• YOUR TASK:
Restate the opening lines of the material below word for word, stopping after the line that contains "FLANGE_RIM_CHAMFER = 0.3".

• INFORMATION SUPPLIED:
+--

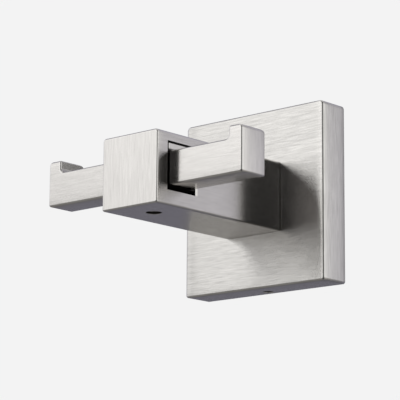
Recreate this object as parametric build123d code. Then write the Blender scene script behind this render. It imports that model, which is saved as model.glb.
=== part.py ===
from build123d import *
from math import radians, tan
import os

# Double robe hook: a square wall flange over a wall bracket, a square post that stands out
# of it, and a two-ended hook bar held in a slot near the post's front.
# Frame: the origin is the centre of the wall plane, +X to the right, -Y out of the wall, +Z up.
# All sizes are millimetres.

# Wall flange, a square cover that is hollow at the back
FLANGE_SIDE = 50.8
FLANGE_FRONT_WALL = 3.0
FLANGE_SIDE_WALL = 2.5
FLANGE_CAVITY_DEPTH = 6.8
FLANGE_CORNER_RADIUS = 1.3
FLANGE_FOOT_RADIUS = 0.7
FLANGE_CAVITY_RADIUS = 1.0
FLANGE_RIM_CHAMFER = 0.3

# Post, a square bar with a spigot that keys it into the flange
POST_SIDE = 20.0
POST_LENGTH = 50.6
POST_EDGE_RADIUS = 1.0
POST_FOOT_RADIUS = 0.65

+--

• EXERCISE SOLUTION:
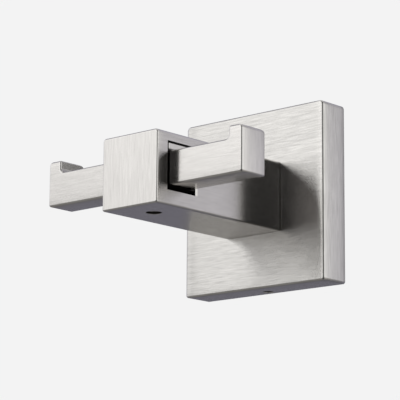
Recreate this object as parametric build123d code. Then write the Blender scene script behind this render. It imports that model, which is saved as model.glb.
=== part.py ===
from build123d import *
from math import radians, tan
import os

# Double robe hook: a square wall flange over a wall bracket, a square post that stands out
# of it, and a two-ended hook bar held in a slot near the post's front.
# Frame: the origin is the centre of the wall plane, +X to the right, -Y out of the wall, +Z up.
# All sizes are millimetres.

# Wall flange, a square cover that is hollow at the back
FLANGE_SIDE = 50.8
FLANGE_FRONT_WALL = 3.0
FLANGE_SIDE_WALL = 2.5
FLANGE_CAVITY_DEPTH = 6.8
FLANGE_CORNER_RADIUS = 1.3
FLANGE_FOOT_RADIUS = 0.7
FLANGE_CAVITY_RADIUS = 1.0
FLANGE_RIM_CHAMFER = 0.3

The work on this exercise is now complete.